▶ TASK TO CARRY OUT: Starting at the line containing "0.1, GASKET_BOTTOM, MEDIUM));", copy each line exactly, ending with the line containing "bpy.context.scene.collection.objects.link(empty)". Leave out everything else.

▶ SUPPLIED INFORMATION:

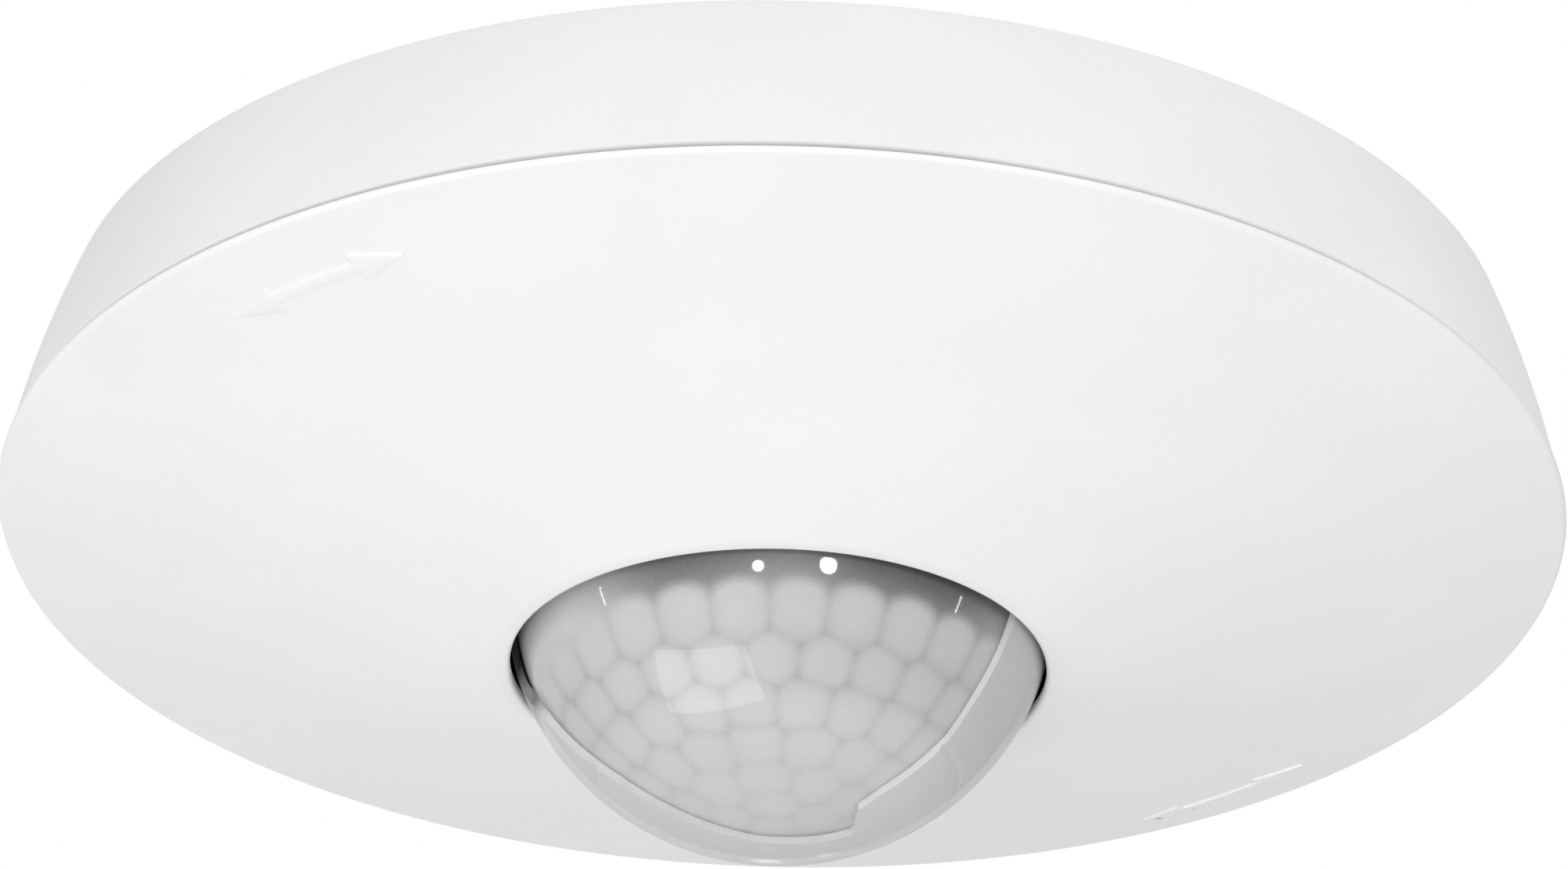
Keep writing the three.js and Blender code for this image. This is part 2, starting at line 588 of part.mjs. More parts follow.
// ---- Lens ----
// Points on an arc about the lens centre, from one polar angle to another (0 is straight down).
function lensArc(radius, from, to, steps) {
  return Array.from({ length: steps + 1 }, (_, i) => {
    const polar = radians(from + ((to - from) * i) / steps);
    return [radius * Math.sin(polar), LENS_CENTRE - radius * Math.cos(polar)];
  });
}

function lensDome() {
  const inner = LENS_OUTER - LENS_THICKNESS;
  const outside = lensArc(LENS_OUTER, 0, 90, 9);
  const inside = lensArc(inner, 90, 0, 8);
  const profile = [
    ...outside, [LENS_OUTER, LENS_FLANGE_BOTTOM], [LENS_FLANGE_RADIUS, LENS_FLANGE_BOTTOM],
    [LENS_FLANGE_RADIUS, LENS_FLANGE_TOP], [inner, LENS_FLANGE_TOP], ...inside,
  ];
  return turned(profile, MEDIUM);
}

function lensMask() {
  const outside = lensArc(MASK_OUTER, 0, 90, 10);
  const inside = lensArc(MASK_INNER, 90, 0, 10);
  const shell = turned([
    ...outside, [MASK_RING_RADIUS, MASK_RING_BOTTOM], [MASK_RING_RADIUS, MASK_RING_TOP],
    [MASK_INNER, MASK_RING_TOP], ...inside,
  ], MEDIUM);
  const snapped = MASK_END_AZIMUTHS.map((azimuth) => at(MASK_END_RADIUS, azimuth));
  const beyond = [at(60, MASK_END_AZIMUTHS.at(-1)), at(60, -90)];
  const outline = [...MASK_WINDOW, ...snapped, ...beyond];
  const window = new THREE.Shape(outline.map(([x, y]) => new THREE.Vector2(x, y)));
  const windowTop = LENS_CENTRE - MASK_OUTER * Math.cos(radians(MASK_RING_POLAR));
  return cut(shell, plate(window, windowTop, -50));
}

function lensRetainer() {
  const profile = [
    [MASK_RING_RADIUS + GAP, LENS_FLANGE_BOTTOM - GAP], [MASK_RING_RADIUS + GAP, -19.8], [21.1, -19.8],
    [21.1, -20.4], [24.4, -20.4], [24.4, HOUSING_FACE - 0.1],
    [LENS_FLANGE_RADIUS + GAP, HOUSING_FACE - 0.1], [LENS_FLANGE_RADIUS + GAP, LENS_FLANGE_BOTTOM - GAP],
  ];
  const ears = RETAINER_AZIMUTHS.map((azimuth) =>
    cylinder(3.4, HOUSING_FACE - 0.1, -18.6, ...at(RETAINER_SCREW_RADIUS, azimuth)),
  );
  const inside = cylinder(23.4, 0, -19.2, 0, 0, MEDIUM);
  const holes = RETAINER_AZIMUTHS.map((azimuth) =>
    cylinder(1.3, 0, -30, ...at(RETAINER_SCREW_RADIUS, azimuth), 12),
  );
  return cut(join(turned(profile, MEDIUM), ...ears.map((ear) => cut(ear, inside))), ...holes);
}

// ---- Cover and the ring that locks it ----
function lockingRing() {
  const band = ring(RING_INNER, RING_BAND, RING_TOP, RING_BOTTOM);
  const flanges = LEDGE_AZIMUTHS.map((azimuth) =>
    sector(RING_BAND - 0.4, RING_FLANGE, azimuth - 28, azimuth + 28, FLANGE_TOP, LEDGE_TOP + GAP),
  );
  const keys = LEG_AZIMUTHS.flatMap((azimuth) =>
    [-1, 1].map((side) => {
      const middle = azimuth + side * (LEG_SPAN / 2 + 1.4);
      return sector(LEG_INNER + 0.4, RING_INNER + 0.4, middle - 0.9, middle + 0.9, RING_TOP, RING_BOTTOM);
    }),
  );
  return join(band, ...flanges, ...keys);
}

// The cone's outer surface, as a height for each radius.
const CONE_START = [COVER_RADIUS - COVER_ROUND * 0.7, COVER_TOP - COVER_EDGE - COVER_ROUND * 0.95];
const CONE_END = [HOLE_RADIUS + LIP_WIDTH, HOLE_Z + 0.22];
const CONE_SLOPE = (CONE_START[1] - CONE_END[1]) / (CONE_START[0] - CONE_END[0]);

function coneZ(radius) {
  return CONE_END[1] + (radius - CONE_END[0]) * CONE_SLOPE;
}

// A double-headed arrow bent along an arc, standing a little proud of the cone.
function arrow(azimuth) {
  const outline = [];
  const push = (angle, offset) => outline.push(at(ARROW_RADIUS + offset, azimuth + angle));
  for (const side of [1, -1]) {
    const neck = (ARROW_HALF_SPAN - ARROW_HEAD_SPAN) * side;
    const [head, shaft] = [ARROW_HEAD_WIDTH * side, ARROW_SHAFT_WIDTH * side];
    for (const share of [-1, -0.5, 0, 0.5, 1]) push(share * neck, -shaft);
    push(neck, -head);
    push(ARROW_HALF_SPAN * side, 0);
    push(neck, head);
  }
  const shape = new THREE.Shape(outline.map(([x, y]) => new THREE.Vector2(x, y)));
  const block = plate(shape, -10, -30);
  const skin = turned([
    [48, coneZ(48) + 0.3], [56, coneZ(56) + 0.3], [56, coneZ(56) - ARROW_RELIEF],
    [48, coneZ(48) - ARROW_RELIEF],
  ]);
  return block.intersect(skin);
}

function frontCover() {
  const round = [0, 25, 50, 73].map((angle) => [
    COVER_RADIUS - COVER_ROUND * (1 - Math.cos(radians(angle))),
    COVER_TOP - COVER_EDGE - COVER_ROUND * Math.sin(radians(angle)),
  ]);
  const inner = (radius) => coneZ(radius) + COVER_THICKNESS;
  const profile = [
    [SPIGOT_RADIUS, COVER_TOP], [COVER_RADIUS - 0.1, COVER_TOP], [COVER_RADIUS, COVER_TOP - 0.1],
    ...round, CONE_END, [HOLE_RADIUS + 0.6, HOLE_Z], [HOLE_RADIUS + 0.15, HOLE_Z + 0.1],
    [HOLE_RADIUS, HOLE_Z + 0.3], [HOLE_RADIUS + 0.25, HOLE_Z + 0.75], [HOLE_RADIUS + 0.8, HOLE_Z + 1.9],
    [HOLE_RADIUS + 1.6, inner(HOLE_RADIUS + 1.6)], [SPIGOT_RADIUS - 2.2, inner(SPIGOT_RADIUS - 2.2)],
    [SPIGOT_RADIUS - 0.8, COVER_TOP - 0.5], [SPIGOT_RADIUS - 0.8, SPIGOT_TOP], [SPIGOT_RADIUS, SPIGOT_TOP],
  ];
  const legs = LEG_AZIMUTHS.map((azimuth) => {
    const [from, to] = [azimuth - LEG_SPAN / 2, azimuth + LEG_SPAN / 2];
    return sector(LEG_INNER, LEG_OUTER, from, to, LEG_TOP, inner(LEG_OUTER) - 0.8);
  });
  return join(turned(profile), ...legs, ...ARROW_AZIMUTHS.map(arrow));
}

// ---- Every piece, from the ceiling down ----
add("back_box", "whitePlastic", backBox());
add("ceiling_seal", "seal", ring(48.2, 50.2, -0.05, -1));
add("cable_grommet", "rubber", cableGrommet());

add("power_board", "board", powerBoard());
BOARD_POSTS.forEach(([x, y], i) => {
  const top = POWER_BOARD_FACE - 0.05;
  add(`board_screw_${i + 1}`, "steel", screw(x, y, 2.6, top, 1.4, 1, top + 3.2));
});
add("terminal_block", "terminalGreen", terminalBlock());
terminalPlaces().forEach((x, i) => add(`terminal_screw_${i + 1}`, "steel", terminalScrew(x)));
add("relay", "relayBlue", relay());
add("film_capacitor", "capacitorYellow", filmCapacitor());
add("smoothing_capacitor", "blackPlastic", smoothingCapacitor());
add("varistor", "varistorBlue", varistor());
add("fuse", "fuseGlass", fuse());
add("choke", "blackPlastic", choke());
add("board_header", "blackPlastic", boardHeader());

add("module_housing", "innerPlastic", moduleHousing());
EAR_AZIMUTHS.forEach((azimuth, i) => {
  const [x, y] = at(EAR_RADIUS, azimuth);
  add(`housing_screw_${i + 1}`, "steel", screw(x, y, 2.5, EAR_BOTTOM - 0.05, 1.5, 1, EAR_BOTTOM + 5));
});
add("control_board", "board", controlBoard());
CONTROL_POSTS.forEach((post, i) => add(`control_screw_${i + 1}`, "steel", controlScrew(post)));
add("pir_sensor", "steel", pirSensor());
const windowSpan = [CONTROL_BOARD_FACE - 6.7, CONTROL_BOARD_FACE - 6.25];
add("pir_window", "filter", box([-1.6, 1.6], [-1.6, 1.6], windowSpan));
add("sensor_cup", "blackPlastic", sensorCup());
add("sensor_bezel", "innerPlastic", sensorBezel());
add("status_led", "redDiode", diode(DIODE_AZIMUTHS[0]));
add("light_sensor", "diode", diode(DIODE_AZIMUTHS[1]));
add("time_pot", "innerPlastic", potentiometer(DIAL_AZIMUTHS.time));
add("time_dial", "dialOrange", dial(DIAL_AZIMUTHS.time));
add("lux_pot", "innerPlastic", potentiometer(DIAL_AZIMUTHS.lux));
add("lux_dial", "dialOrange", dial(DIAL_AZIMUTHS.lux));
add("dip_block", "dipRed", dipBlock());
dipPlaces().forEach((x, i) => add(`dip_slider_${i + 1}`, "whitePlastic", dipSlider(x)));
add("test_switch", "blackPlastic", testSwitch());
add("test_button", "innerPlastic", testButton());

add("lens_gasket", "rubber", ring(19.6, 22.4, HOUSING_FACE - 0.1, GASKET_BOTTOM, MEDIUM));
add("lens_dome", "milkyLens", lensDome());
add("lens_mask", "maskPlastic", lensMask());
add("lens_retainer", "blackPlastic", lensRetainer());
RETAINER_AZIMUTHS.forEach((azimuth, i) => {
  const [x, y] = at(RETAINER_SCREW_RADIUS, azimuth);
  add(`retainer_screw_${i + 1}`, "steel", screw(x, y, 2.2, -18.65, 1.3, 0.9, -14.5));
});
add("locking_ring", "innerPlastic", lockingRing());
add("front_cover", "whitePlastic", frontCover());

export default sensor;
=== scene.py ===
import math

import bmesh
import bpy
import numpy as np
from mathutils import Matrix, Vector


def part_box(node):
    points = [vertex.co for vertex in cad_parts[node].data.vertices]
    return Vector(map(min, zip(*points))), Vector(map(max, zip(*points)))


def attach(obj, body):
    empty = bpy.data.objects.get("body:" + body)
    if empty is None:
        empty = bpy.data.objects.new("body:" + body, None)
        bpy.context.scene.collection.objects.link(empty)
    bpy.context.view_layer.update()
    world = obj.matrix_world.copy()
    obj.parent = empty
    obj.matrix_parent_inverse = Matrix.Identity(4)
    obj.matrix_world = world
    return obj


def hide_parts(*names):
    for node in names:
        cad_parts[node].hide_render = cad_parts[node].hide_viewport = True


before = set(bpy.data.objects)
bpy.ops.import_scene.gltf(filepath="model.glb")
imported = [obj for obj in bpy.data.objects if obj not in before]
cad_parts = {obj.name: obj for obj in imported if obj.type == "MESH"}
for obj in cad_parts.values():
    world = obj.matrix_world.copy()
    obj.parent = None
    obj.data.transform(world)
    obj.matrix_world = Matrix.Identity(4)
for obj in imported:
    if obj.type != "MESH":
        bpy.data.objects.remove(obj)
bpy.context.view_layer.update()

# A surface-mounted ceiling motion sensor. Lengths in this script are millimetres until a mesh is
# made, +Z points up into the ceiling, and azimuths are degrees from -Y towards +X.
MM = 0.001


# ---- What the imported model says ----
def node_box(node):
    low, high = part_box(node)
    return [value / MM for value in low], [value / MM for value in high]


SKIRT_LOW, SKIRT_HIGH = node_box("back_box")
COVER_LOW, COVER_HIGH = node_box("front_cover")
DOME_LOW, DOME_HIGH = node_box("lens_dome")
MASK_HIGH = node_box("lens_mask")[1]

# ---- Dimensions of the finer shapes ----
FINE = 384  # segments round the casing
ROUND = 96  # segments round a small turned shape
SMALL = 24  # segments round a screw hole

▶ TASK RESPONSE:
add("lens_gasket", "rubber", ring(19.6, 22.4, HOUSING_FACE - 0.1, GASKET_BOTTOM, MEDIUM));
add("lens_dome", "milkyLens", lensDome());
add("lens_mask", "maskPlastic", lensMask());
add("lens_retainer", "blackPlastic", lensRetainer());
RETAINER_AZIMUTHS.forEach((azimuth, i) => {
  const [x, y] = at(RETAINER_SCREW_RADIUS, azimuth);
  add(`retainer_screw_${i + 1}`, "steel", screw(x, y, 2.2, -18.65, 1.3, 0.9, -14.5));
});
add("locking_ring", "innerPlastic", lockingRing());
add("front_cover", "whitePlastic", frontCover());

export default sensor;
=== scene.py ===
import math

import bmesh
import bpy
import numpy as np
from mathutils import Matrix, Vector


def part_box(node):
    points = [vertex.co for vertex in cad_parts[node].data.vertices]
    return Vector(map(min, zip(*points))), Vector(map(max, zip(*points)))


def attach(obj, body):
    empty = bpy.data.objects.get("body:" + body)
    if empty is None:
        empty = bpy.data.objects.new("body:" + body, None)
        bpy.context.scene.collection.objects.link(empty)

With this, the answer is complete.